Menurut rencana, persidangan bakal dimulai pada pukul 13.00 WIB, dengan jumlah peserta sidang yang dibatasi.
"Hari ini juga hanya sidang Syahganda, karena agenda sudah putusan kami melakukan pembatasan pengunjung," kata Fadil.
Jaksa Penuntut Umum menuntut Syahganda Nainggolan dengan hukuman 6 tahun penjara.
Tuntutan didasarkan pada keyakinan bahwa Syahganda menyebarkan berita bohong dan menimbulkan keonaran yang berujung kericuhan demo omnibus law RUU Cipta Kerja di Jakarta.
"Memutus, menyatakan terdakwa Syahganda Nainggolan telah terbukti secara sah dan meyakinkan melakukan tindak pidana menyiarkan berita ataupun berita bohong dengan sengaja menerbitkan keonaran sebagaimana diatur dan diancam pidana dalam pasal 14 ayat 1 UU 1/1946 tentang Peraturan Hukum Pidana dalam dakwaan pertama penuntut umum," ujar jaksa Syahnan Tanjung dalam persidangan di Pengadilan Negeri Depok, Jawa Barat, Kamis (1/4).
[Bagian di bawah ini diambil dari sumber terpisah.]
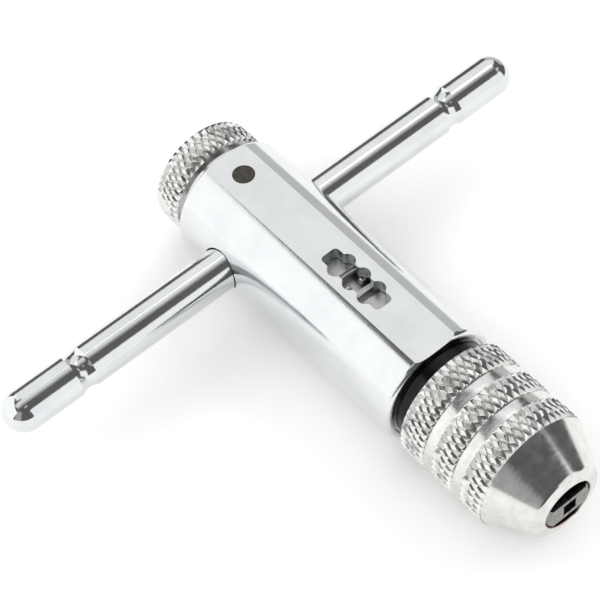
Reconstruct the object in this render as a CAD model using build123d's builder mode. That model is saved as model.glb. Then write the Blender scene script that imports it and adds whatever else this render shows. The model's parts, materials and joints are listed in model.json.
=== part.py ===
from build123d import *
import os
from math import cos, radians, sin

# Ratchet tap wrench lying on its side, in millimetres.
# +X runs along the sliding bar, +Y along the spindle towards the selector knob, +Z up out of the flat.
# Stations are distances along the spindle from the bar's centre line, negative towards the nose.

# Where the spindle and the bar lie
sleeve_radius = 10.4
axis_height = sleeve_radius
spindle_x = 1.1
cross_y = 24.55

# Clearances shared by the fits
running_gap = 0.08
slide_gap = 0.05
jaw_gap = 0.06

# Body
body_radius = 10.3
body_top = 10.6
body_end = -39.0
flat_height = 9.54
barrel_radius = 7.22
body_bore = barrel_radius + running_gap
end_bore = 8.4
end_bore_depth = 3.8
seat_groove_radius = 8.98
seat_groove_width = 0.28
seat_groove_depth = 0.6
rim_round = 0.8

# Sliding bar
bar_radius = 3.5
bar_length = 102.0
bar_groove_inset = 13.8
bar_groove_half_width = 1.5
bar_groove_depth = 0.45
bar_hole_gap = 0.2

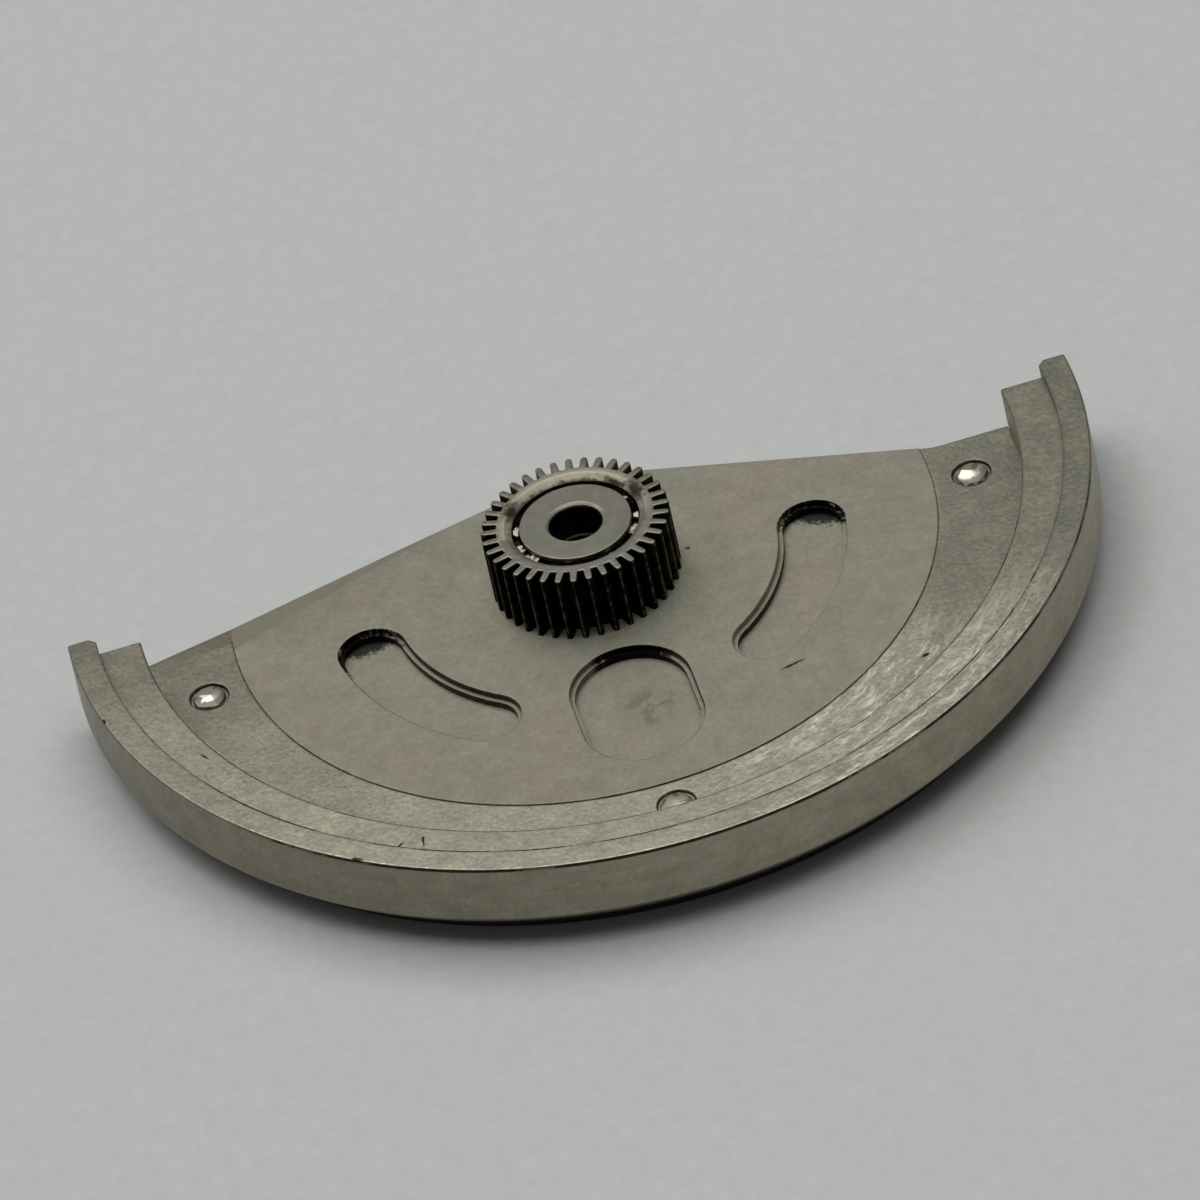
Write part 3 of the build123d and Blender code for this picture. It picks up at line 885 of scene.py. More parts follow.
def weight_metal(place, looks):
    """Sintered heavy metal: grains, flecks and scuffed streaks on top, with painted light and shade: lighter toward
    the front and the left end, a painted sheen on the streaks at the front right, painted shade in the corners, along
    the rim's edge, round the rivet seats, on the filed relief and under the rim; a smoother and browner outer wall,
    painted lighter toward the front right.
    """
    w, p, r = sizes("weight"), sizes("plates"), sizes("rivets")
    grain = fine_grain(place, 9.0)["Tone"]
    mottle = fine_grain(place, 1.6)["Tone"]
    flecks = use("Sintered Flecks", Vector=place, Size=0.14, Density=0.8)
    turning = use("Turning Marks", Vector=place, Fineness=4.0, Shortness=9.0)
    radius, turn, height = turning["Radius"], turning["Turn"], turning["Height"]
    outside = SEGMENT_HIGH.x / MM
    rim_foot = outside - w.rim_width / MM
    step_foot = step_radius() / MM
    flange_height = flange_top() / MM
    base, wall = Vector(looks.weight), Vector(looks.wall)

    tint = mix(ramp(mottle, 0.40, 0.60), tinted(base, 0.985, 1.005, 0.99), tinted(base, 1.025, 0.985, 0.96))
    # Painted light: the top is painted lighter toward the front and darker elsewhere.
    lit = band(turn, -1.5, 1.15, 0.5)
    # Painted light toward the left end, stronger on the step.
    lit_left = band(turn, -2.65, 0.5, 0.7)
    on_step = band(radius, outside - (w.rim_width + w.step_width / 2) / MM, w.step_width / 2 / MM, 0.1)
    # The rim's top on the right is painted darker, as shade.
    on_right_rim = product(ramp(radius, rim_foot - 0.02, rim_foot + 0.02), ramp(turn, -1.8, -1.3))
    # The flange by the step's foot is painted darker where the light falls, as the step's shade.
    by_foot = product(ramp(radius, 9.4, 9.8), ramp(height, flange_height + 0.1, flange_height + 0.02))
    factor = product(
        spread(grain, 0.85, 1.15),
        spread(mottle, 0.90, 1.10),
        level(lit, 0.90, 1.34),
        level(lit_left, 1.0, 1.28),
        level(product(on_step, lit_left), 1.0, 1.12),
        level(on_right_rim, 1.0, 0.88),
        level(product(by_foot, lit), 1.0, 0.84),
    )
    pitted = mix(product(flecks["Pit"], 0.3), dim(tint, factor), base * 0.4)
    swept = add("TexNoise", {"Vector": place, "Scale": 1.3, "Detail": 2.0})["Color"]
    shifted = vector_maths("ADD", place, dim(swept, 0.35))["Vector"]
    scuff = use("Turning Marks", Vector=shifted, Fineness=4.5, Shortness=9.0)["Tone"]
    fine_scuff = use("Turning Marks", Vector=shifted, Fineness=9.0, Shortness=22.0)["Tone"]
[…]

Syahganda diyakini jaksa bersalah melanggar Pasal 14 ayat 1 UU 1/1946 tentang Peraturan Hukum Pidana. Jaksa menuntut terdakwa 6 tahun penjara dan membebankan biaya perkara Rp 5 ribu.
Sementara itu kuasa hukum Syahganda, Djuju Purwantoro berharap kliennya divonis bebas oleh hakim karena tak bersalah dalam kasus ini.
Baginya apa yang didakwakan JPU sangat sumir, lemah dan tidak terbukti di persidangan.